Aim of the exercise -
Report the number of lines that include "scene", with no additional text.

Input data -
++++

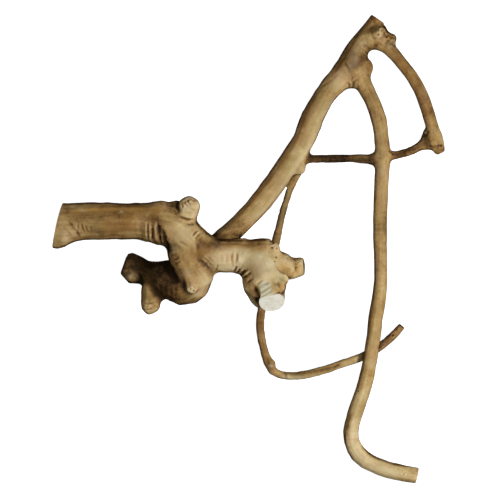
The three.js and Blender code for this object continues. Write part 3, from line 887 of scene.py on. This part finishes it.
near, felt = dab(*LUMP_PLACE, LUMP_SIZE)
paint["sliced"][near] *= 1 - np.clip(LUMP_COVER * felt, 0, 1)
print("vertices on the slice:", int((paint["sliced"] > 0.5).sum()))

# %% [markdown]
# ## Washes of colour
# Old coffee wood is never one brown. Sun, sap and mould have left pale, golden, pinkish and olive
# places on it, and old bark dark ones. Much of the dark umber is painted shade, on the far edges of
# the limbs, in creases and valleys and on the limb behind the elbow. They are laid on like washes
# of thin paint, one dab or stroke at a time, and the shader decides later how each looks.

# %% Washes: for each paint, its dabs as place and size in mm, and strength
WASHES = {
    "cream": [
        (-165, 48, 2, 1), (-113, 46, 2, 0.8), (-79, 55, 9, 0.5), (-83, 21, 16, 0.45), (-96, -2, 7, 0.4),
        (-37, -14, 11, 0.6), (16, -24, 15, 0.6), (-38, -14, 14, 0.8), (27, -10, 10, 0.4),
        (31, -6, 4, 0.7), (-58, -43, 11, 0.7), (-67, -57, 6, 0.7), (-75, -52, 5, 1), (-81, -31, 6, 0.5),
        (-128, -77, 6, 0.5), (113, 214, 8, 0.3), (252, 141, 5, 0.4), (172, 102, 7, 0.3),
        (137, -239, 8, 0.3), (170, -285, 12, 0.3), (184, 266, 4, 0.5), (168, 281, 5, 0.3),
        (28, -153, 3, 0.8), (6, -73, 4, 0.7), (162, -151, 6, 0.3), (-229, 55, 3, 0.5), (-27, -18, 3, 0.5),
        (63, -18, 2.6, 0.5), (150, 232, 4, 0.3), (-226, 21, 6, 0.3),
    ],
    "bleach": [
        (142, -144, 7, 0.6), (-74, -53, 5, 0.6), (33, 3, 4, 0.7), (171, 281, 4, 0.3), (-67, -57, 6, 0.5),
    ],
    "amber": [
        (164, 298, 6, 0.8), (153, 240, 8, 0.6), (37, -51, 4, 0.8), (-63, 55, 4, 0.7), (-177, 29, 9, 0.5),
        (-122, 38, 6, 0.6), (-97, 22, 7, 0.3), (29, -149, 3, 0.7), (64, -20, 3, 0.6), (-60, -20, 8, 0.4),
        (-223, 46, 6, 0.5), (163, 303, 4, 0.7), (-56, -2, 8, 0.8), (4, -27, 9, 0.3), (150, 238, 7, 0.5),
    ],
    "gold": [
        (63, -19, 3, 0.9), (62, -31, 3, 0.8), (64, -23, 3.5, 0.6), (-71, 58, 5, 0.6), (40, -50, 4, 0.5),
        (-190, 53, 12, 0.4), (-154, -37, 5, 0.7), (-132, -40, 6, 0.35), (-129, -77, 5, 0.5),
        (164, 297, 4, 0.6), (245, 144, 4, 0.4), (-168, 24, 8, 0.3), (45, -23, 8, 0.35), (-97, -8, 6, 0.4),
        (-153, -38, 6, 0.8), (200, 240, 7, 0.4), (211, 224, 7, 0.3), (181, 272, 3, 0.6),
        (-116, 11, 4, 0.4), (6, -26, 8, 0.4),
    ],
    "rose": [
        (33, 3, 6, 0.6), (140, 242, 9, 0.3), (131, 229, 6, 0.3), (175, 272, 3.5, 0.7),
        (-177, 29, 8, 0.35), (6, -75, 4, 0.5), (-31, -12, 8, 0.2), (-60, -25, 6, 0.3),
        (159, -150, 7, 0.25), (172, 60, 9, 0.2), (224, 190, 7, 0.3), (53, -37, 4, 0.3),
    ],
    "khaki": [
        (-198, 32, 13, 0.4), (-73, 50, 5, 0.4), (70, -25, 3, 0.7), (-153, -36, 6, 0.3),
        (135, 213, 6, 0.6), (111, 213, 9, 0.7), (126, 224, 9, 0.7), (150, 271, 11, 0.6),
        (146, 261, 7, 0.5), (-106, 40, 12, 0.3), (-75, -62, 8, 0.4), (184, 265, 4, 0.6),
        (23, -54, 8, 0.5), (141, -215, 9, 0.4), (170, 20, 11, 0.25), (168, -80, 11, 0.3),
        (249, 142, 5, 0.4), (96, -158, 11, 0.3), (60, 131, 11, 0.3), (-132, -67, 7, 0.4),
        (-88, 29, 14, 0.25), (-233, 21, 8, 0.3), (53, -28, 8, 0.3), (40, 2, 3, 0.5),
    ],
    # umber dabs: old bark, and painted shade on the limb behind the elbow, in creases and at the bases of
    # knobs
    "umber": [
        (-106, -28, 13, 0.5), (-93, -40, 12, 0.5), (-112, -44, 12, 0.5), (-124, -34, 11, 0.5),
        (-162, -31, 5, 0.6), (-159, -18, 5, 0.5), (-142, -18, 8, 0.3), (-160, -36, 4, 0.5),
        (-93, -11, 5, 0.6), (6, -54, 6, 0.55), (10, -67, 5, 0.6), (1, -45, 7, 0.4), (39, -48, 6, 0.6),
        (-109, -46, 9, 0.35), (-99, -53, 8, 0.25), (-121, 38, 6, 0.8), (-166, -26, 8, 0.5),
        (-96, 63, 4, 0.5), (-109, 10, 5, 0.6), (-103, -2, 4, 0.4), (-236, 50, 8, 0.4), (58, -14, 3, 0.5),
        (232, 131, 5, 0.8), (228, 146, 5, 0.9), (252, 129, 4, 0.8), (244, 123, 5, 0.7),
        (166, 265, 4, 0.7), (157, 289, 7, 0.4), (192, 272, 3.5, 1), (176, 289, 3, 0.8),
        (155, 236, 6, 0.6), (148, 246, 6, 0.3), (157, 224, 5, 0.4), (139, -251, 3, 0.3),
        (-112, -66, 5, 0.5), (-140, -76, 4, 0.5), (-177, 29, 6, 0.25), (213, 224, 5, 0.1),
        (176, 278, 2.5, 0.6), (32, 6, 3, 0.5), (124, 229, 3, 0.4),
    ],
}

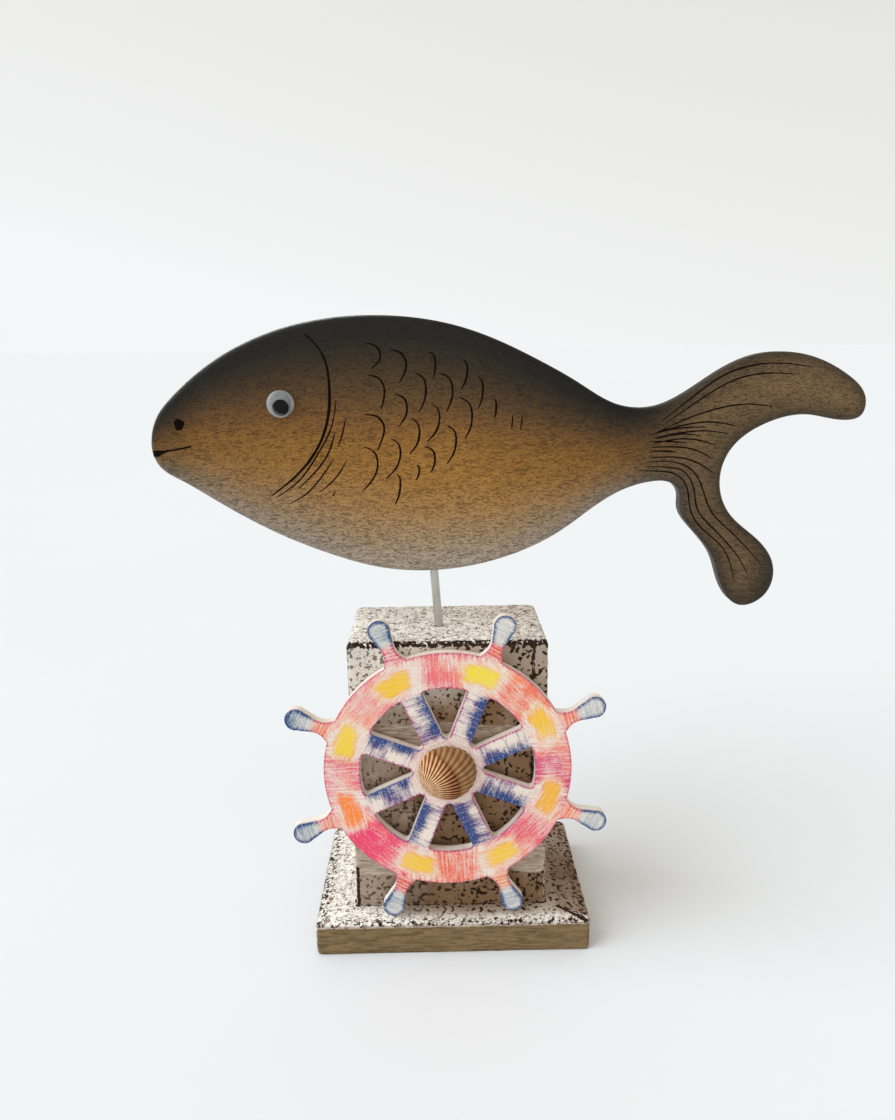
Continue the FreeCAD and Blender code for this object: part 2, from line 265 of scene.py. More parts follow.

++++

Finished exercise -
2